On International Women’s Day: Hannah Adams and Early American Comparative Religion

Today is International Women’s Day . As a historian of American religious cultures, IWD reminds me of the foundational role women have played and continue to play in American religions. The story of Hindu religions in American culture that I laid out in my dissertation brought many women typically on the edges of American religious history to the center of the narrative. Women ranging from Helena Blavatsky to Lydia Maria Child to Hannah Adams.

So, in the spirit of IWD I present a section of Hannah Adams’ An Alphabetical Compendium of the Various Sects which have Appeared in the World from the Beginning of the Christian Era to the Present Day (1784). This was the earliest work of comparative religion in America and the section below is the earliest account of Hindu religions penned by an American. For more on Adams remarkable career I recommend Gary D. Schmidt’s A Passionate Usefulness: The Life and Literary Labors of Hannah Adams (2004).

MOGUL’s EMPIRE. The original inhabitants of India are called Gentoos, or, as others call them, Hindoos. They pretend that Brumma, who was their legislator both in politics and religoin, was inferiour only to God; and that he existed many thousands of years before our account of the creation. They Bramins-for so the Gentoo Priests are called-pretend, that he bequeathed to them a book, called the Vidam, containing his doctrines and instructions; -and that though the original is lost, they are still possessed of a commentary upon it, called the Shahstah, which is wrote in the Shanscrita language, now a dead language and known only to the Bramins, who study it.
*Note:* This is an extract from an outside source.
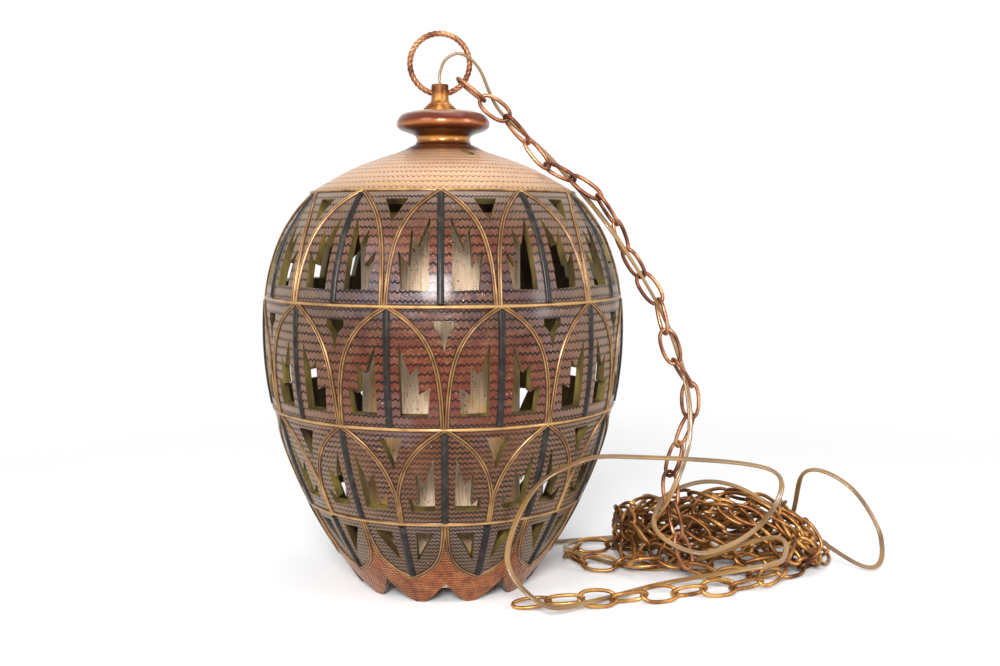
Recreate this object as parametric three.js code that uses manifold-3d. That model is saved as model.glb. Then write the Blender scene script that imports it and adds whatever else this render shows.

Read the rest of Adam’s account here.


Transcendentalists and the Smoke Monster of Religion

I’ve made it to the Transcendentalists! The chapter on Unitarian and evangelical ideas about Hinduism is done and passed along to The Adviser. Now, I’m changing gears. The chapters I’ve written so far were exercises in uncovering. Only a couple previous studies had looked at the materials and so my basic work was to dig up representations and descriptions of Hinduism in sources and relate them to the larger context of American culture during the period. For example, only a couple of people have written about Rammohun Roy’s impact in the West and only Carl T. Jackson has really considered how he impacted America. So I had a lot of space to dive deep into the sources and make my arguments about the significance of Rammohun Roy for the history Hinduism in America and the history of American religious cultures.

But now I’m writing about Transcendentalists. There are a lot of books about Transcendentalists. I’ve also caught up with the narrative. Most histories of religion in America argue that the Transcendentalists were the first Americans to show interest in Asian religions-Arthur Christy’s The Orient in American Transcendentalism (1932) did the most to cement that claim. So, there’s a lot of secondary literature on Asian religions, and especially Hinduism, in Transcendentalist thought. That’s the list of call numbers I took with me to the library this week on the left. Now my challenge shifts. It’s not about digging up stuff no one’s found, it’s about finding a new angle on the stuff we already know about. I find this much harder and  much less exciting.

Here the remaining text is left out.